§ **Task brief**
Every line from the first one to the line containing "thumb_x = -1; // [-20:0.5:20]" should be echoed exactly; leave out the rest.
◇ ◇ ◇ ◇
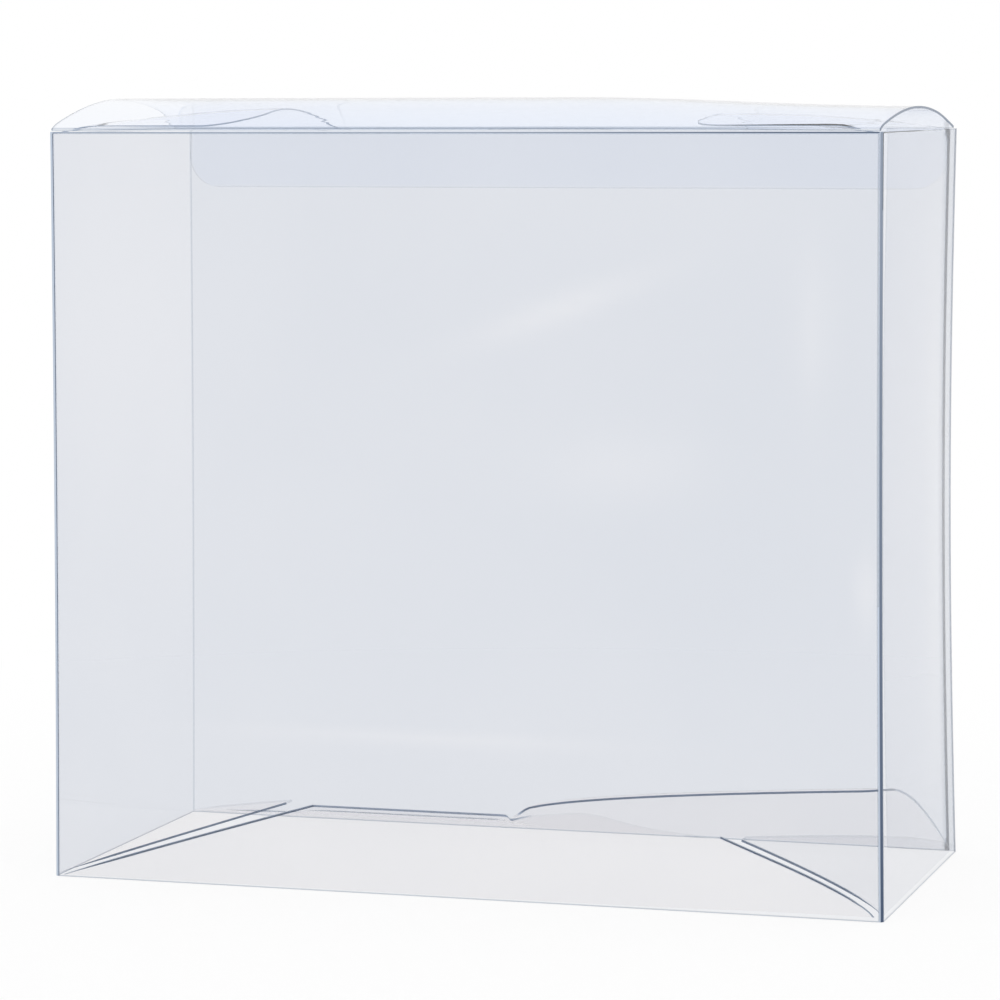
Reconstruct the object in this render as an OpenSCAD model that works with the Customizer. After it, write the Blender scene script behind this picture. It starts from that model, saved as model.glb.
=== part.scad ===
// Clear protector for a box of trading cards: one folded and glued sheet of film,
// with a hinged tuck lid on top and a self-locking bottom.
// Origin at the middle of the base, +X to the right, +Y to the back, +Z up, in millimetres.

/* [Box] */
// Outside width, left to right
box_w = 144; // [100:1:260]
// Outside depth, front to back
box_d = 66; // [50:1:140]
// Height of the walls, from the base crease to the top crease
box_h = 128.5; // [70:0.5:260]
// Thickness of the clear film
film_t = 0.5; // [0.3:0.05:0.8]
// Inside radius of the upright creases
crease_in_r = 0.4; // [0.2:0.1:1.5]

/* [Glue seam] */
// Width of the glue tab inside the back panel
tab_w = 12.5; // [8:0.5:20]
// Bare strip between the cut edge of the back panel and the corner
seam_gap = 1.5; // [1:0.1:4]
// How far the ends of the glue tab stay back from the base and the top crease
tab_end_gap = 2.5; // [1:0.5:8]

/* [Lid] */
// Height of the arch that the lid makes over its front and rear creases
lid_rise = 5.2; // [4.5:0.1:12]
// Gap between each end of the lid and the outside of the side wall
lid_end_gap = 0.5; // [0.2:0.1:2]
// Play at the front crease, where the lid hinges
hinge_play = 0.1; // [0.05:0.05:0.3]
// Length of the tuck flap below the rear crease
tuck_l = 10.8; // [6:0.2:20]
// How far the lower edge of the tuck flap leans in from the back panel
tuck_lean = 1.8; // [1.4:0.1:4]
// Gap between the tuck flap and the glue tab
tuck_gap = 0.3; // [0.2:0.05:1]
// Radius of the lower corners of the tuck flap
tuck_corner_r = 6; // [2:0.5:9]

/* [Thumb cut] */
// Width of the cut along the rear crease
thumb_w = 24.5; // [16:0.5:40]
// Depth of the cut into the lid
thumb_depth = 5.5; // [4.5:0.5:12]
// Radius of the cut's inner corners
thumb_corner_r = 4; // [2:0.5:4.5]
// Offset of the cut from the middle of the lid
thumb_x = -1; // [-20:0.5:20]

/* [Dust flaps] */
// Reach of each dust flap from its side wall
dust_reach = 36; // [20:0.5:40]
// Height that the free end of the left flap bows up to
dust_rise_left = 3.4; // [1:0.1:3.6]
// Height that the free end of the right flap bows up to
dust_rise_right = 2.3; // [1:0.1:3.6]
// Gap between a flap and the front wall
dust_front_gap = 1.2; // [1:0.1:4]
// Gap between a flap and the inside of the back wall
dust_back_gap = 4; // [3.5:0.1:10]
// Radius of the corners at the free end
dust_corner_r = 7; // [3:0.5:12]

/* [Bottom flaps] */
// Reach of the front flap past the middle of the base
front_lap = 2.5; // [0:0.5:8]
// Reach of the back flap past the middle of the base, where it hooks under the front flap
back_lap = 4; // [0:0.5:8]
// How far the raised half of the back flap stops short of that
back_cutback = 8; // [4:0.5:16]
// Gap between the blunt tip of a side flap and the middle of the base
side_tip_gap = 2; // [1:0.5:8]
// Height of the front flap's free edge, left half
front_rise_left = 8; // [3:0.5:14]
// Height of the front flap's free edge, right end
front_rise_right = 5.2; // [3:0.5:14]
// Height of the back flap's free edge, hooked half
back_rise_left = 6.6; // [2:0.2:14]
// Height of the back flap's free edge, raised half
back_rise_right = 14.5; // [8:0.5:20]
// Height of the left side flap's tip
side_rise_left = 8.8; // [3:0.2:14]
// Height of the right side flap's tip
side_rise_right = 6.2; // [3:0.2:14]
// Side cut of the back flap's raised end, for each millimetre of reach
back_taper = 0.3; // [0.1:0.05:1]

/* [Hidden] */
$fn = 64;
// Side cut of a flap that is cut at forty-five degrees
mitre = 1;
// Half of the film, by which a flap's hinge edge is let into its wall
root = film_t / 2;
// Reach of the bottom flaps from their walls
front_reach = box_d / 2 + front_lap;
back_reach = box_d / 2 + back_lap;
side_reach = box_d / 2 - side_tip_gap;
// The tuck flap hangs inside the glue tab
tuck_out_y = box_d / 2 - 2 * film_t - tuck_gap;
// Underside of the lid: an arc over this chord
lid_front_y = -box_d / 2;
lid_cut_y = lid_front_y + hinge_play;
lid_chord = tuck_out_y - film_t - lid_front_y;
lid_mid_y = lid_front_y + lid_chord / 2;
lid_r = (lid_chord * lid_chord / 4 + lid_rise * lid_rise) / (2 * lid_rise);
lid_z = box_h + hinge_play;
lid_w = box_w - 2 * lid_end_gap;
// The tuck flap's top is let this far up into the arch
tuck_shoulder = 0.6 * film_t;
// Cells of the bowed flaps, along the hinge and away from it
wide_cells = 12;
reach_cells = 5;

function mix(a, b, k) = a + (b - a) * k;
function clamp01(k) = min(1, max(0, k));
function smooth(k) = let (c = clamp01(k)) c * c * (3 - 2 * c);
// How far a rounded corner of radius r has cut back, at distance d from the corner's side
function corner_drop(d, r) = d >= r ? 0 : r - sqrt(r * r - (r - d) * (r - d));

// A film of the box's thickness over the unit square, from its lower face place(u, v)
module film(place, across, away) {
    row = away + 1;
    count = (across + 1) * row;
    lower = [for (i = [0:across]) for (j = [0:away]) place(i / across, j / away)];
    upper = [for (p = lower) p + [0, 0, film_t]];
    function at(i, j) = i * row + j;
    faces = [
        for (i = [0:across - 1]) for (j = [0:away - 1])
            each [[at(i, j), at(i + 1, j), at(i, j + 1)], [at(i + 1, j), at(i + 1, j + 1), at(i, j + 1)]],
        for (i = [0:across - 1]) for (j = [0:away - 1])
            each [[count + at(i, j), count + at(i, j + 1), count + at(i + 1, j)],
                  [count + at(i + 1, j), count + at(i, j + 1), count + at(i + 1, j + 1)]],
        for (i = [0:across - 1]) each rim(at(i, 0), at(i + 1, 0), count),
        for (i = [0:across - 1]) each rim(at(i + 1, away), at(i, away), count),
        for (j = [0:away - 1]) each rim(at(across, j), at(across, j + 1), count),
        for (j = [0:away - 1]) each rim(at(0, j + 1), at(0, j), count)
    ];
    polyhedron(points = concat(lower, upper), faces = faces);
}

// Two triangles that close the film between the edge a-b and the same edge above it
function rim(a, b, count) = [[a, count + a, b], [b, count + a, count + b]];

// One bottom flap, hinged along the foot of the wall that faces local -Y.
// reach(u) is its length, cut_a and cut_b its side cuts, and lift(u, v) its height.
module bottom_flap(turn, hinge_l, wall_y, reach, cut_a, cut_b, lift, across) {
    start = -hinge_l / 2 + film_t;
    end = hinge_l / 2 - film_t;
    place = function (u, v)
        let (d = reach(u) * v)
        [mix(start + cut_a * d, end - cut_b * d, u), -wall_y + root + d, lift(u, v)];
    rotate([0, 0, turn]) film(place, across, reach_cells);
}

// The front flap is mitred at both ends and bows up to its free edge
module front_flap() {
    lift = function (u, v) mix(front_rise_left * v, front_rise_right * sqrt(v), smooth(2 * u - 1));
    bottom_flap(0, box_w, box_d / 2, function (u) front_reach - root, mitre, mitre, lift, wide_cells);
}

// The back flap: its left half hooks under the front flap, and its right half stands up
module back_flap() {
    raised = function (u) smooth((0.5 - u) * 5 + 0.4);
    reach = function (u) back_reach - root - back_cutback * raised(u);
    lift = function (u, v) mix(back_rise_left * v, back_rise_right * sin(90 * v), raised(u));
    bottom_flap(180, box_w, box_d / 2, reach, back_taper, mitre, lift, wide_cells);
}

module side_flap(turn, rise) {
    lift = function (u, v) film_t + rise * v;
    bottom_flap(turn, box_d, box_w / 2, function (u) side_reach - root, mitre, mitre, lift, 2);
}

// One dust flap: its hinge is straight, and its free end bows up under the lid
module dust_flap(turn, first, last, rise) {
    width = last - first;
    reach = function (u)
        dust_reach - root - corner_drop(min(u, 1 - u) * width, dust_corner_r);
    place = function (u, v)
        let (bow = 1 - (2 * u - 1) * (2 * u - 1))
        [mix(first, last, u), -box_w / 2 + root + reach(u) * v, box_h - film_t + rise * sin(90 * v) * bow];
    rotate([0, 0, turn]) film(place, wide_cells, reach_cells);
}

// A corner of the wall, folded round its crease: x and y are its outer corner, sx and sy point inwards
module fold(x, y, sx, sy) {
    out_r = crease_in_r + film_t;
    intersection() {
        translate([x + (sx < 0 ? -out_r : 0), y + (sy < 0 ? -out_r : 0)]) square(out_r);
        translate([x + sx * out_r, y + sy * out_r]) difference() {
            circle(out_r);
            circle(crease_in_r);
        }
    }
}

// Section of the four walls, looking down
module wall_section() {
    out_r = crease_in_r + film_t;
    half_w = box_w / 2;
    half_d = box_d / 2;
    // The right wall stops one film short of the back, where the glue tab turns off
    tab_y = half_d - film_t;
    translate([-half_w + out_r, -half_d]) square([box_w - 2 * out_r, film_t]);
    translate([-half_w, -half_d + out_r]) square([film_t, box_d - 2 * out_r]);
    translate([half_w - film_t, -half_d + out_r]) square([film_t, tab_y + half_d - 2 * out_r]);
    translate([-half_w + out_r, half_d - film_t]) square([box_w - out_r - seam_gap, film_t]);
    fold(-half_w, -half_d, 1, 1);
    fold(half_w, -half_d, -1, 1);
    fold(-half_w, half_d, 1, -1);
    fold(half_w, tab_y, -1, -1);
}

module glue_tab() {
    out_r = crease_in_r + film_t;
    translate([box_w / 2 - tab_w, box_d / 2 - 2 * film_t, tab_end_gap])
        cube([tab_w - out_r, film_t, box_h - 2 * tab_end_gap]);
    // The tab's root, as wide as the seam needs to hold the corner to the back panel
    translate([box_w / 2 - seam_gap - film_t - out_r, box_d / 2 - 2 * film_t, 0])
        cube([seam_gap + film_t, film_t, box_h]);
}

module sleeve() {
    color([0.86, 0.89, 0.95, 0.45]) {
        linear_extrude(box_h) wall_section();
        glue_tab();
        front_flap();
        back_flap();
        side_flap(90, side_rise_right);
        side_flap(270, side_rise_left);
        dust_flap(90, -box_d / 2 + dust_front_gap, box_d / 2 - dust_back_gap, dust_rise_right);
        dust_flap(270, -box_d / 2 + dust_back_gap, box_d / 2 - dust_front_gap, dust_rise_left);
    }
}

// Section of the arched lid, looking along X: local x is +Y and local y is +Z
module arch_section() {
    centre = [lid_mid_y, lid_z + lid_rise - lid_r];
    intersection() {
        translate([lid_cut_y, lid_z - film_t])
            square([tuck_out_y - film_t / 2 - lid_cut_y, lid_rise + 3 * film_t]);
        translate(centre) difference() {
            circle(lid_r + film_t, $fn = 720);
            circle(lid_r, $fn = 720);
        }
    }
}

// Section of the tuck flap, which leans in from the rear crease
module tuck_section() {
    top = lid_z + tuck_shoulder;
    foot = lid_z - tuck_l;
    polygon([[tuck_out_y - film_t, top], [tuck_out_y, top],
             [tuck_out_y - tuck_lean, foot], [tuck_out_y - tuck_lean - film_t, foot]]);
}

// Outline of the tuck flap seen from the front, with the rear crease at the origin
module tuck_outline() {
    w = lid_w;
    r = tuck_corner_r;
    translate([-w / 2, -tuck_l + r]) square([w, tuck_l - r + film_t]);
    translate([-w / 2 + r, -tuck_l]) square([w - 2 * r, tuck_l]);
    for (side = [-1, 1]) translate([side * (w / 2 - r), -tuck_l + r]) circle(r);
}

// Draws a section along the whole width of the lid
module across_lid() {
    rotate([90, 0, 90]) translate([0, 0, -lid_w / 2]) linear_extrude(lid_w) children();
}

// Half-moon cut with its straight side on the rear crease
module thumb_outline() {
    r = thumb_corner_r;
    past = film_t;
    translate([thumb_x - thumb_w / 2, -thumb_depth + r]) square([thumb_w, thumb_depth - r + past]);
    translate([thumb_x - thumb_w / 2 + r, -thumb_depth]) square([thumb_w - 2 * r, thumb_depth]);
    for (side = [-1, 1]) translate([thumb_x + side * (thumb_w / 2 - r), -thumb_depth + r]) circle(r);
}

module lid() {
    color([0.90, 0.92, 0.98, 0.45]) difference() {
        union() {
            across_lid() arch_section();
            intersection() {
                across_lid() tuck_section();
                translate([0, box_d / 2, lid_z]) rotate([90, 0, 0]) linear_extrude(box_d / 2) tuck_outline();
            }
        }
        translate([0, tuck_out_y, lid_z - film_t]) linear_extrude(lid_rise + 3 * film_t) thumb_outline();
    }
}

sleeve();
lid();
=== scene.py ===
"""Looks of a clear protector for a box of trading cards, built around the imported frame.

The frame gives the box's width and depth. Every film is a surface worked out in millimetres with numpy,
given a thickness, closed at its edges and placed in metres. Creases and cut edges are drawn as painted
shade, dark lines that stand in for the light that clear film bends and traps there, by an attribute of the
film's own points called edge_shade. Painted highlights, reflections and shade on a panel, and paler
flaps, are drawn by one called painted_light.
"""

from __future__ import annotations

import logging
import math
from dataclasses import dataclass, field
from enum import Enum

import bpy
import numpy as np
from mathutils import Matrix, Vector


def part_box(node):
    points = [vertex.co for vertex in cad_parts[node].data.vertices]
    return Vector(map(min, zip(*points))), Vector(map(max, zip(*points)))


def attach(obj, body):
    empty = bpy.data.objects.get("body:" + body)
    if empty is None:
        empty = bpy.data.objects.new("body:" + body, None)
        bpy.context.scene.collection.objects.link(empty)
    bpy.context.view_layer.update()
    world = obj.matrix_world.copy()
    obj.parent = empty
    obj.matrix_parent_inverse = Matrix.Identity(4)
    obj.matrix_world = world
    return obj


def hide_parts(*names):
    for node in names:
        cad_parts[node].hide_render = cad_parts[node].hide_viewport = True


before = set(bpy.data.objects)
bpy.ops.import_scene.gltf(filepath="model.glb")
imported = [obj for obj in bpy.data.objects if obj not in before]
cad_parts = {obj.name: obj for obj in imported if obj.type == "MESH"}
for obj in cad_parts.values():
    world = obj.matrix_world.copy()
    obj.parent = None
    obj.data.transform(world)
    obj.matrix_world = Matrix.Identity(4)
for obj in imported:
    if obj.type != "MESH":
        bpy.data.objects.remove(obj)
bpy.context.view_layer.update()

log = logging.getLogger("box_protector")

Triple = tuple[float, float, float]
MM = 0.001
# Distances from a film's edge in millimetres at which it has points, so that fine lines stay sharp
EDGE_STEPS = np.array([0.0, 0.1, 0.2, 0.32, 0.46, 0.62, 0.85, 1.3, 2.2])
# A row shorter than this many fine bands has its two bands shrunk
ROOM_FOR_BANDS = 2.5
# Softness of the side of a drawn line in millimetres
LINE_FADE = 0.1
# Mean painted edge shade over which a face takes the solid material of a cut edge
SOLID_EDGE_SHADE = 0.45
# Angle between two faces from which the edge between them is shaded as sharp
SHARP_DEG = 50.0
# Share of its thickness that a flap keeps at its hinge, and how far from there it has all of it
HINGE_THIN = 0.03
HINGE_FADE = 8.0
# Gap between a flap's hinge and its wall's film, and the hinge's inset at each corner in crease radii
HINGE_GAP = 0.05
HINGE_INSET = 0.6
# A ray passes up to eight films, each with two faces, and may turn between them
MAX_BOUNCES = 32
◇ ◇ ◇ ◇
§ **Written solution**
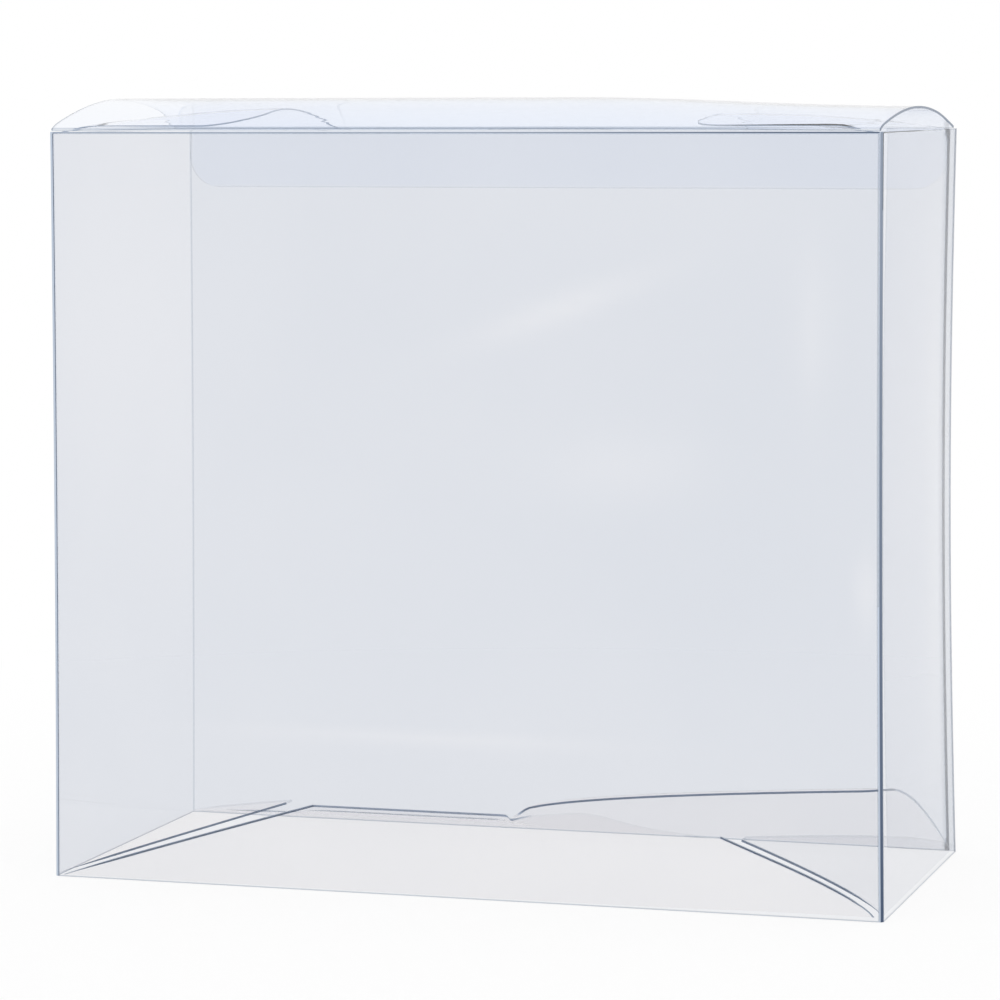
Reconstruct the object in this render as an OpenSCAD model that works with the Customizer. After it, write the Blender scene script behind this picture. It starts from that model, saved as model.glb.
=== part.scad ===
// Clear protector for a box of trading cards: one folded and glued sheet of film,
// with a hinged tuck lid on top and a self-locking bottom.
// Origin at the middle of the base, +X to the right, +Y to the back, +Z up, in millimetres.

/* [Box] */
// Outside width, left to right
box_w = 144; // [100:1:260]
// Outside depth, front to back
box_d = 66; // [50:1:140]
// Height of the walls, from the base crease to the top crease
box_h = 128.5; // [70:0.5:260]
// Thickness of the clear film
film_t = 0.5; // [0.3:0.05:0.8]
// Inside radius of the upright creases
crease_in_r = 0.4; // [0.2:0.1:1.5]

/* [Glue seam] */
// Width of the glue tab inside the back panel
tab_w = 12.5; // [8:0.5:20]
// Bare strip between the cut edge of the back panel and the corner
seam_gap = 1.5; // [1:0.1:4]
// How far the ends of the glue tab stay back from the base and the top crease
tab_end_gap = 2.5; // [1:0.5:8]

/* [Lid] */
// Height of the arch that the lid makes over its front and rear creases
lid_rise = 5.2; // [4.5:0.1:12]
// Gap between each end of the lid and the outside of the side wall
lid_end_gap = 0.5; // [0.2:0.1:2]
// Play at the front crease, where the lid hinges
hinge_play = 0.1; // [0.05:0.05:0.3]
// Length of the tuck flap below the rear crease
tuck_l = 10.8; // [6:0.2:20]
// How far the lower edge of the tuck flap leans in from the back panel
tuck_lean = 1.8; // [1.4:0.1:4]
// Gap between the tuck flap and the glue tab
tuck_gap = 0.3; // [0.2:0.05:1]
// Radius of the lower corners of the tuck flap
tuck_corner_r = 6; // [2:0.5:9]

/* [Thumb cut] */
// Width of the cut along the rear crease
thumb_w = 24.5; // [16:0.5:40]
// Depth of the cut into the lid
thumb_depth = 5.5; // [4.5:0.5:12]
// Radius of the cut's inner corners
thumb_corner_r = 4; // [2:0.5:4.5]
// Offset of the cut from the middle of the lid
thumb_x = -1; // [-20:0.5:20]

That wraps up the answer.